Coinciding with the anniversary, France not only pays tribute to the twelve fatalities of that attack, eight of them from the editorial staff, but also questions the evolution that secularism and freedoms have had in these ten years to know in what point is found. “Behind the word secularism, which is the same, we have been incorporating content that has evolved over these ten years,” Christophe Bertosi, one of the greatest researchers in Islam and secularism in France, tells LA RAZON.

«In origin, secularism is a principle of citizenship. The 1905 law includes as basic principles: the neutrality of the state and religious freedom, that everyone has the right to believe or not in what they want. But since that attack against Charlie this has changed. Since then, secularism has been understood as a cultural identity principle of France. And minorities and groups are asked to demonstrate their adherence to French values ​​through secularism. “It is a demonstration of the quality of good French,” he adds. In this decade, secularism has become another element of the political battle and has abandoned the consensual terrain it had before that attack. «It is a clear effect, direct or indirect, of the 2015 attacks because we made secularism a primary issue in the response to terrorism. Paradoxically, radicalization processes have little to do with secularism, they have to do with specific individuals and not with society being more or less secular, but we have made this issue something of identity that is required of certain minorities,” he tells us. Faced with attacks from the military establishment or conservative associations, which repeatedly sued Charlie Hebdo in the 1970s for its irreverent tone, it has turned to legal attacks from associations of minority communities, recalls historian Christian Delporte in the pages of the newspaper. Le Monde.

Near Charlie’s old headquarters, already on Richard Lenoir Boulevard, a group of twenty-somethings remember the moment. “There was a debate in class about freedom of expression,” says Claire, a Parisian from a wealthy neighborhood. In his case, he relates “there was consensus in adhering to ‘Je suis Charlie'”, but his friends report cases of discrepancies already at that time. The debate in the classrooms of many French suburbs was heated and a decade later it continues to be the target of recurring political anger from time to time.

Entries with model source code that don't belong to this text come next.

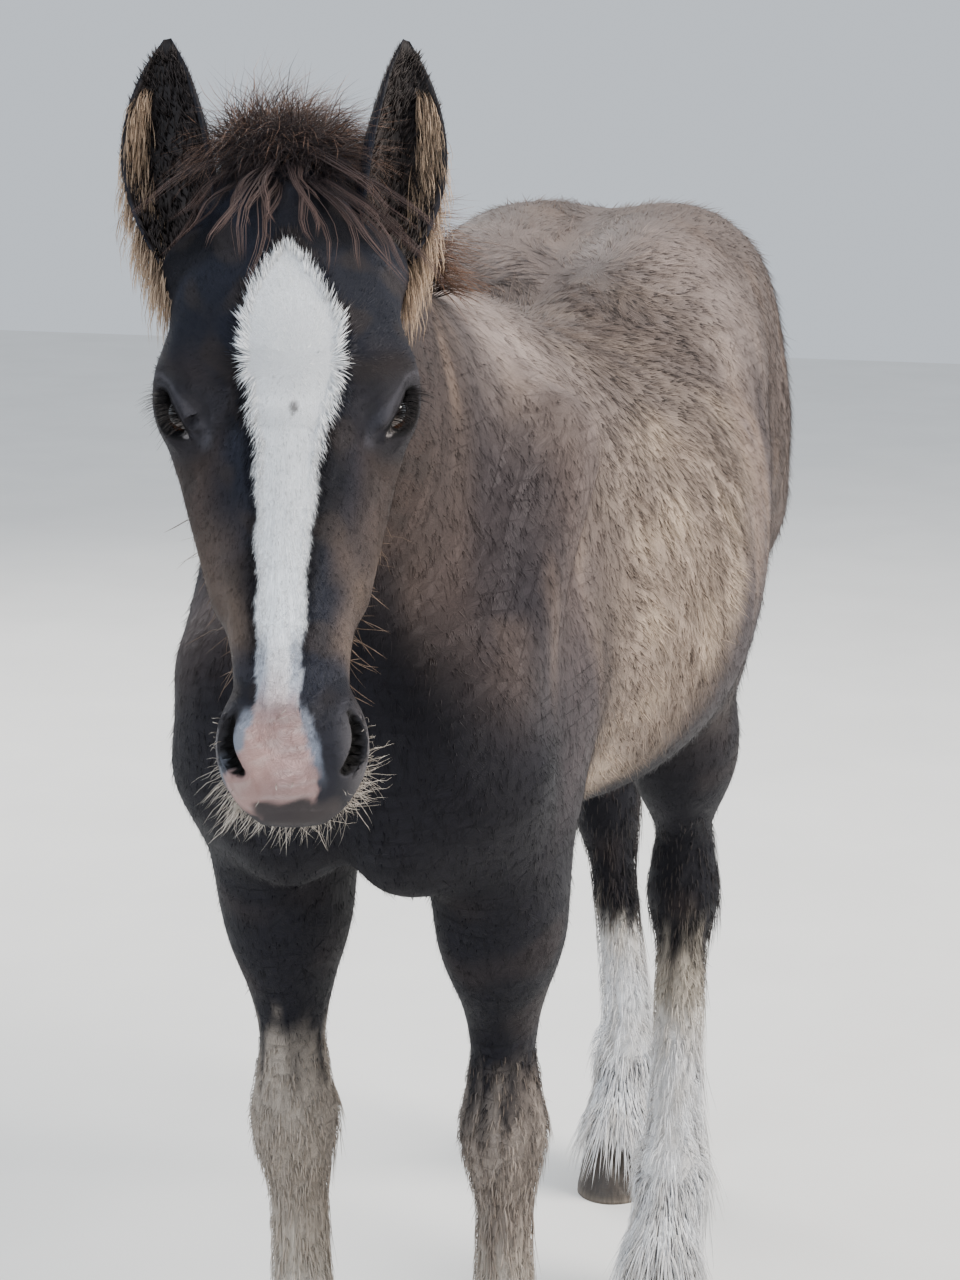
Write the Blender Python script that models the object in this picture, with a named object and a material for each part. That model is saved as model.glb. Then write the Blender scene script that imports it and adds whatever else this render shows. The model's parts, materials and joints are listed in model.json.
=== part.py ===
"""A weanling Irish Cob foal, life size, standing with its head turned to its left.

The foal faces -Y, its left side is +X, and +Z is up. Its flesh is one field of rounded forms, named
after what they model, that melt into each other. Each node is meshed from that field at its own
fineness, reduced, and parted from its neighbours by thin cuts. Long hair belongs to the node that
it grows from. Lengths are metres.
"""

import math

import bmesh
import bpy
import numpy as np
from mathutils import Matrix, Vector

# Driving dimensions of the foal
WITHERS = 1.12
CROUP = 1.185
BACK = 1.085
BELLY = 0.60
CHEST_FLOOR = 0.635
BARREL_WIDTH = 0.46
HIP_WIDTH = 0.385
CHEST_WIDTH = 0.33
CHEST_FRONT = -0.50
BUTTOCK = 0.60
HEAD_LENGTH = 0.485
EAR_LENGTH = 0.185
EYE_RADIUS = 0.0185
KNEE_HEIGHT = 0.395
FETLOCK_HEIGHT = 0.155
CORONET_HEIGHT = 0.057
HOCK_HEIGHT = 0.455
HOOF_WIDTH = 0.086
HOOF_LENGTH = 0.098
TAIL_LENGTH = 0.46

# Pose
POLL = Vector((0.0292, -0.6415, 1.262))
HEAD_YAW = math.radians(21.5)
FACE_SLOPE = math.radians(25)
FORE_FEET = {"left": (0.088, -0.360), "right": (-0.094, -0.390)}
HIND_FEET = {"left": (0.115, 0.175), "right": (-0.022, 0.515)}

GAP = 0.0003  # between nodes that touch
SIDES = {"left": 1, "right": -1}
FAR = 0.10  # a form is worked out this far outside the ball that holds it
UP = Vector((0, 0, 1))
BACKWARD = Vector((0, 1, 0))


# Fields


def melted(a, b, width):
    """The lesser of two distances, with the crease between them filled over that width."""
    near = np.maximum(width - np.abs(a - b), 0) / width
    return np.minimum(a, b) - near * near * width / 4


def carved(a, b, width):
    """Distance a with the inside of b taken away."""
    return -melted(-a, b, width)


def smooth_curve(keys, values, at):
    """The value at each place on one smooth curve through the keys."""
    keys, values = np.asarray(keys, float), np.asarray(values, float)
    slopes = np.gradient(values, keys)
    at = np.clip(at, keys[0], keys[-1])
    i = np.clip(np.searchsorted(keys, at) - 1, 0, len(keys) - 2)
    span = keys[i + 1] - keys[i]
    t = (at - keys[i]) / span
    return (
        (1 + 2 * t) * (1 - t) ** 2 * values[i]
        + t * (1 - t) ** 2 * span * slopes[i]
        + t * t * (3 - 2 * t) * values[i + 1]
        + t * t * (t - 1) * span * slopes[i + 1]
    )


class Field:
    """Forms that melt into each other, as a distance that is negative inside."""

    def __init__(self):
        self.forms = []

    def add(self, distance, centre, reach, melt, carve=False):
        self.forms.append((distance, np.array(centre, float), reach, melt, carve))

    def __call__(self, points):
        points = np.asarray(points, float)
        found = np.full(len(points), 2 * FAR)
        for distance, centre, reach, melt, carve in self.forms:
            near = np.flatnonzero(((points - centre) ** 2).sum(1) < (reach + FAR) ** 2)
            if len(near):
                join = carved if carve else melted
                found[near] = join(found[near], distance(points[near]), melt)
        return found

    def egg(self, centre, radii, axes=None, melt=0.03, carve=False):
        """An ellipsoid, added or carved out. axes are its three directions, or else the world's."""
        centre, radii = np.array(centre, float), np.array(radii, float)
        turn = np.eye(3) if axes is None else np.array(axes, float)

        def distance(p):
            q = (p - centre) @ turn.T
            k = np.sqrt(((q / radii) ** 2).sum(1)) + 1e-9
            return k * (k - 1) / (np.sqrt(((q / radii**2) ** 2).sum(1)) + 1e-9)

        self.add(distance, centre, radii.max(), melt, carve)

    def limb(self, a, b, ra, rb, wide=1.0, side=(1, 0, 0), melt=0.03):
        """A rod from a to b that tapers from ra to rb. wide stretches it along side."""
        a, b, side = (np.array(v, float) for v in (a, b, side))
        side /= np.linalg.norm(side)
        line = b - a

        def distance(p):
            t = np.clip(((p - a) @ line) / (line @ line), 0, 1)
            q = p - a - t[:, None] * line
            q = q + np.outer(q @ side, side) * (1 / wide - 1)
            return (np.sqrt((q * q).sum(1)) - (ra + (rb - ra) * t)) * min(1, wide)

        reach = np.linalg.norm(line) / 2 + max(ra, rb) * max(1, wide)
        self.add(distance, (a + b) / 2, reach, melt)

    def limbs(self, points, radii, wide=1.0, side=(1, 0, 0), melt=0.03):
        for a, b, ra, rb in zip(points, points[1:], radii, radii[1:]):
            self.limb(a, b, ra, rb, wide, side, melt)

    def loft(self, frame, stations, power, melt=0.03):
        """An oval body along a line. frame is its origin and its directions along, up and across.

        Each station is a place along the line, the oval's upper and lower edge, how high in it the
        oval is widest, as a share, and its half width.
        """
        origin, along, up, across = (np.array(v, float) for v in frame)
        place, top, bottom, share, half = np.array(stations, float).T
        middle_place = (place[0] + place[-1]) / 2
        middle_height = (top.max() + bottom.min()) / 2
        centre = origin + along * middle_place + up * middle_height
        reach = np.linalg.norm(
            [place[-1] - middle_place, top.max() - middle_height, half.max()]
        )

        def distance(p):
            q = p - origin
            t, u, w = q @ along, q @ up, q @ across
            past = t - np.clip(t, place[0], place[-1])
            upper, lower = (smooth_curve(place, v, t) for v in (top, bottom))
            level = lower + (upper - lower) * smooth_curve(place, share, t)
            height = np.where(u > level, upper - level, level - lower)
            width = smooth_curve(place, half, t)
            ring = (
                np.abs((u - level) / height) ** power + np.abs(w / width) ** power
            ) ** (1 / power) + 1e-6
            away = np.hypot(u - level, w) * (1 - 1 / ring)
            return np.where(past == 0, away, np.hypot(np.maximum(away, 0), past))

        self.add(distance, centre, reach, melt)


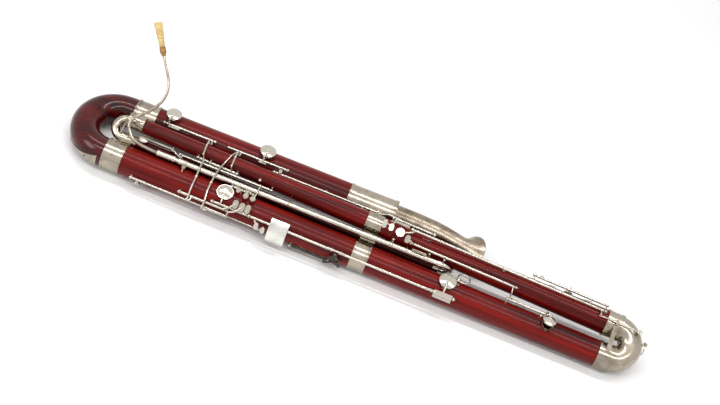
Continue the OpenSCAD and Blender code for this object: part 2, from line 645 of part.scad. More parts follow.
// posts on the second and first joints
module narrow_joint_posts() color([0.8, 0.77, 0.7]) {
    in_second() {
        for (g = second_lines) for (x = [g[0], g[1]]) post(x, g[2], g[3], second_r(x));
        // saddle that carries the long water-key rod
        difference() {
            union() {
                at_angle(307, 2) {
                    translate([0, 0, second_r(307) - 4]) cylinder(h = 8, r = 1.7);
                    translate([0, 0, second_r(307) - 0.8]) cylinder(h = 1.8, r = 3.1);
                }
                line_x(304.5, 309.5, 30.5, 2, 4.4);
            }
            line_x(300, 314, 30.5, 2, tube_r + fit);
        }
        // ears of the water key
        difference() {
            at_angle(556, 28) for (s = [-1, 1]) {
                translate([-2.6, s > 0 ? 3.2 : -5.2, 24]) cube([5.2, 2, 10]);
                translate([0, s > 0 ? 3.2 : -3.2, 33.5]) rotate([-90 * s, 0, 0]) cylinder(h = 2, r = 3.1);
            }
            along_x(540, 575, 27.2, 27.2);
        }
    }
    in_octave() {
        post(-389, 17.6, 2, 8.4);
        // ears of the octave lever
        for (s = [-1, 1]) {
            translate([-409.6, s > 0 ? 3.2 : -5.2, 4]) cube([5.2, 2, 16.6]);
            translate([-407, s > 0 ? 3.2 : -3.2, 20.6]) rotate([-90 * s, 0, 0]) cylinder(h = 2, r = 3.1);
        }
    }
    in_second() {
        post(-190, 26.2, 89.2, second_r(-190));
        post(-219, 22.3, 66, second_r(-219));
    }
}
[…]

Meanwhile, the residents of this eleventh arrondissement of Paris continue to remember perfectly that cold and gray morning in which the brothers Said and Cherif Kouachi left Charlie’s headquarters after having fired indiscriminately, shouting “We have killed Charlie Hebdo!” . Since then, the magazine continues to be published, and its small editorial team of cartoonists and journalists lives under great security measures. The magazine had an extraordinary sales boom after the attack. It sold eight million copies right after the tragedy, and currently it has about 30,000 subscribers and 20,000 sales at newsstands. But since then the publication has had to face other criticism, some of the fiercest from intellectuals and politicians of the radical left who reproach its cartoonists for persisting in their satirical tone, which they consider Islamophobic. A year ago, Charlie Hebdo magazine published cartoons that mocked Iran’s supreme leader, Ali Khamenei, and days later the magazine’s commercial site was hacked.

«One has every right not to like Charlie Hebdo’s cartoons, its humor, its provocations, the ideas of its journalists. But ‘being Charlie’ ten years ago meant rejecting that men and women die to express their ideas,” explained the magazine’s former security director, Éric Delbecque, in an interview published by the newspaper Le Figaro. Delbecque accuses in his recently published book “Les irresponsables” what he considers the “cowardice” of the State and political leaders in the face of the Islamist threat.

The Charlie Hebdo attacks marked the beginning of a wave of attacks in France. On November 13, 2015, attacks occurred at the Bataclan venue and other bars and restaurants in Paris, leaving 130 dead. And on December 23, a court convicted eight people linked to the beheading of high school teacher Samuel Paty in 2020. Paty had shown Charlie Hebdo’s Muhammad cartoons in his high school class, which sparked a “campaign of hatred” that ended in his murder, according to the court that tried the attack.